Larry Bryant began feeling like something wasn’t right his sophomore year of high school in Alexandria, Virginia.
He didn’t know it at the time, but he was contending with clinical depression and anxiety. His parents’ divorce only exacerbated his feelings.
Bryant would go for days, sometimes weeks at a time, without speaking to anyone.
He was an All American football player, but when the team would go out after games, he would go home.
“I was very much a loner, and kind of sat in my own space most of the time,” Bryant told The Epoch Times.
Eventually, his parents and his coach noticed that something was going on.
But Bryant didn’t want to admit how he was feeling. He felt a lot of pressure to not appear depressed.
“I kept pushing it down, pushing it down,” Bryant said.
He was the oldest child of six children, and felt like he couldn’t share what he was going through. He also didn’t want to be labeled by his peers at school.
When the opportunity came up to receive a college football scholarship, he was made to believe that his depression would adversely affect his chances of getting one.
“I was eventually told, ‘You can’t show this. You can’t say this. You need to get yourself right so you can go to college on a scholarship,'” Bryant said.
For years to come, he would try to conceal his depression and pretend that the emotional pain he was feeling wasn’t happening.
Throughout college and his young adult life, he found himself angry, sad, quiet, and confused. At times he would cry without knowing why.
“I wasn’t sure how to respond or react to how I was feeling,” Bryant recalled.
It was difficult for Bryant to identify what was happening to him.
His freshman year of college he was diagnosed as HIV positive, which only made his depression worse.
“That was kind of like dropping a bomb into an already demolished town. At that point I felt like I couldn’t recover at all,” Bryant explained.
He was diagnosed in 1986, and was told he was going to die. During this time, people were dying from HIV AIDS rapidly.
Now, he felt like he couldn’t talk about his HIV status either, which only compounded his depression.
Everyday life was a struggle. He had trouble focusing on his studies in college; some days he felt like he couldn’t get out of bed.
As professional football scouts came to college, coaches again encouraged him to hide his depression.
Men were supposed to be strong, he was taught. If he admitted to having issues with depression, he feared being considered weak.

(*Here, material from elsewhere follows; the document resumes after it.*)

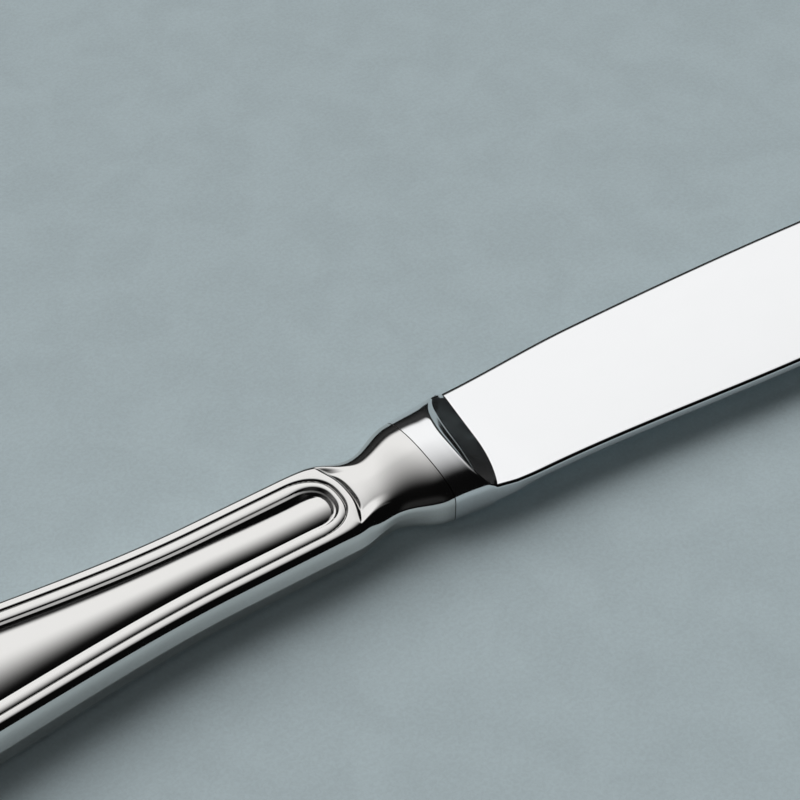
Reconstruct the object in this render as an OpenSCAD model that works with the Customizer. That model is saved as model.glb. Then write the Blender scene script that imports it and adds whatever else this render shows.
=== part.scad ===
// Hollow-handled table knife with a thread border, lying flat on its side.
// The blade, its bolster and its tang are one forging. The handle is two stamped
// half shells, brazed edge to edge and filled with cement that holds the tang.
// The seam between handle and bolster is the reference while drawing: the handle
// runs to the left of it, the blade to the right, cutting edge to the back.

/* [Whole knife] */
// Length from the butt of the handle to the tip of the blade
knife_l = 238; // [190:1:280]
// Length of the handle from its butt to the seam at the bolster
handle_l = 101.5; // [80:0.5:130]

/* [Handle outline] */
// Width of the slim part of the handle
slim_w = 14.2; // [11:0.1:18]
// Thickness over the threads in the slim part
slim_t = 6; // [4.5:0.1:8]
// Widest part of the handle, near the butt
butt_w = 22.6; // [18:0.1:28]
// Thickness over the threads at the widest part
butt_t = 7.8; // [5:0.1:11]
// Distance from the seam to the centre of the round end of the border
shield_back = 17.8; // [14:0.1:24]
// How far that round end reaches towards the seam
shield_reach = 8; // [5:0.1:10]
// Distance from the seam to the place where the handle starts to widen
slim_back = 30.5; // [22:0.5:45]
// Distance from the widest place to the butt
butt_reach = 12; // [8:0.5:20]
// Squareness of the two ends of the outline, 2 is an ellipse
arch_power = 2.6; // [2:0.1:4]
// Squareness of the two ends of the panel, 2 is an ellipse
panel_power = 2.3; // [2:0.1:4]

/* [Thread border] */
// Depth of the rounded side, from the outline in to its crest
rim_in = 1.45; // [0.8:0.05:2.2]
// Squareness of the rounded side, 2 is an ellipse
rim_power = 2.3; // [2:0.1:3.5]
// Width in plan of each steep thread wall
thread_run = 0.3; // [0.15:0.05:0.6]
// Depth of the groove between the two beads
thread_deep = 0.36; // [0.2:0.02:0.7]
// Width of the groove floor
groove_w = 0.25; // [0.1:0.05:0.6]
// Width of the inner bead
bead_w = 0.7; // [0.4:0.05:1.2]
// Width of the ledge between the last two walls
ledge_w = 0.2; // [0.1:0.05:0.5]
// Drop from the crest to the edge of the panel
panel_drop = 0.75; // [0.4:0.05:1.2]
// Rise of the domed panel in the slim part as a share of its half width
crown_share = 0.2; // [0.1:0.01:0.45]
// The same share at the butt, low enough for the knife to rest on its border there
butt_crown_share = 0.09; // [0.04:0.01:0.3]
// Drop at the foot of the border where the neck leaves it
step_drop = 0.2; // [0.05:0.05:0.5]

/* [Neck and bolster] */
// Width of the neck at its waist
waist_w = 12; // [9:0.1:15]
// Distance from the seam back to the waist
waist_back = 7.2; // [5:0.1:12]
// Length over which the sides of the handle draw in to the waist
draw_l = 6.4; // [3:0.1:10]
// How much further the sides reach towards the neck than the border does
side_reach = 0.6; // [0:0.05:2]
// Squareness of the section where the neck leaves the handle, 2 is an ellipse
neck_power = 4; // [2:0.1:6]
// Thickness of the neck where it leaves the border
neck_t = 5.4; // [4:0.1:8]
// Thickness of the bolster at its crest
bolster_t = 8.4; // [6:0.1:11]
// Distance from the seam back to where the neck starts to thicken
rise_back = 9.5; // [6:0.1:14]
// Length over which it thickens
rise_l = 12; // [6:0.5:18]
// Widening of each side from the waist to the bolster
bulge_w = 2.2; // [1:0.05:4]
// Length of that widening
bulge_l = 6.6; // [5:0.1:14]
// Further widening of each side from the bolster to the blade
flare_w = 1.55; // [0.5:0.05:3]
// Length of the flare
flare_l = 16; // [8:0.5:24]
// Distance from the seam back to the start of the flare
flare_back = 2.5; // [0:0.1:6]
// Bluntness of the sides of neck and bolster, 2 is an ellipse
flank_power = 2.6; // [2:0.1:4]
// Thinness of the bolster on its cutting side at the shoulder, 1 is a half ellipse
keen_power = 0.95; // [0.7:0.05:2.5]
// Bluntness of the bolster on its other side at the shoulder, 2 is an ellipse
back_power = 3.4; // [2:0.1:5]

/* [Blade] */
// Distance from the seam to the foot of the shoulder on the centre line
shoulder_x = 8.9; // [6:0.1:14]
// Slant of the foot of the shoulder across the blade
shoulder_skew_share = 0.12; // [0:0.01:0.4]
// How far the foot curves back towards the handle beside the back of the blade
shoulder_bow = 1.7; // [0:0.1:3]
// Slope of the shoulder down to the blade face, in degrees
shoulder_slope = 34; // [15:0.5:60]
// Part of the shoulder that falls more steeply, next to the crest
steep_share = 0.16; // [0.05:0.01:0.4]
// Part of the drop taken by that steep strip
steep_drop_share = 0.3; // [0.1:0.01:0.6]
// Distance from the centre line to the cutting edge
edge_y = 10.35; // [7:0.05:14]
// Distance from the seam to where the cutting edge starts to curve
edge_bend_x = 31.5; // [20:0.5:60]
// Distance from the centre line to the back of the blade at its widest
spine_y = 13.1; // [8:0.05:16]
// Distance from the seam to where the back stops spreading
spine_spread_x = 67.5; // [40:0.5:90]
// Distance from the seam to where the back starts to curve in
spine_bend_x = 81.5; // [60:0.5:120]
// Distance from the seam to where both outlines leave the bolster
blade_start_x = 9; // [6:0.5:16]
// Distance of the tip from the centre line, towards the back
tip_y = 4; // [0:0.5:9]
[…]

He found it increasingly difficult to cope. Bryant dropped out of college, and began drinking and abusing drugs. Sometimes he found himself waking up in the street. Several times he woke up in hospital while having his stomach pumped.
Eventually, the self-destructive behavior came to a head.
One day he woke up and decided he didn’t want to die in the street. He didn’t want someone notifying his parents that he had died under such circumstances.
“It was almost like a switch that came on. I just decided I didn’t want to die like this,” Bryant explained.
“I figured, okay, I’m going to clean myself up. I’m going to do something purposeful. If I’m going to die of AIDS, then I’m going to die doing something.”
For Bryant, it was easier for him to tell his family about his HIV status than his depression. He continued to keep that a secret.
As he was being treated for HIV, he began to realize that he wasn’t going to die immediately, and took some comfort in that. His family was also incredibly supportive.
“It was like spinning a plate on one hand. I realized this is good. I got the balance. This is going to be okay. I can do this,” Bryant recalled. “Now I’ve got this other plate over here I haven’t even tried to spin, and I’m not even sure I can.”
Within only the last few years Bryant has been able to identify his depression, and open up about it.
Bryant, now in his forties, began working at the National Alliance on Mental Illness of New York City (NAMI-NYC) in 2016.
At first he just listened to others contending with depression, and empathized with them. Recently he started to address his depression out loud in peer-to-peer group sessions and support groups.
Prior to this, his depression and anxiety was only discussed in the context of his HIV status. Now, he was finally able to discuss his mental health as its own entity.
Being able to identify his depression has helped him manage it. Now he’s helping other people living with mental illness through his work at NAMI.
He manages the Helpline, coordinates support groups, coordinates and teaches the Hope for Recovery class, and manages the NAMI Smarts program.
The depression and anxiety are still there. But now he knows what to look out for, he’s better able to deal with it.
“It’s like mastering the weather. We all wish for the sunny, 78-degree, low-humidity days every day, but occasionally it’s not that way. Sometimes it’s going to be a thunderstorm,” he said.
“Before I knew how to the read the weather, I’d just get caught out in the rain without an umbrella. Now, even though I can’t stop or change the weather, I can prepare for it.”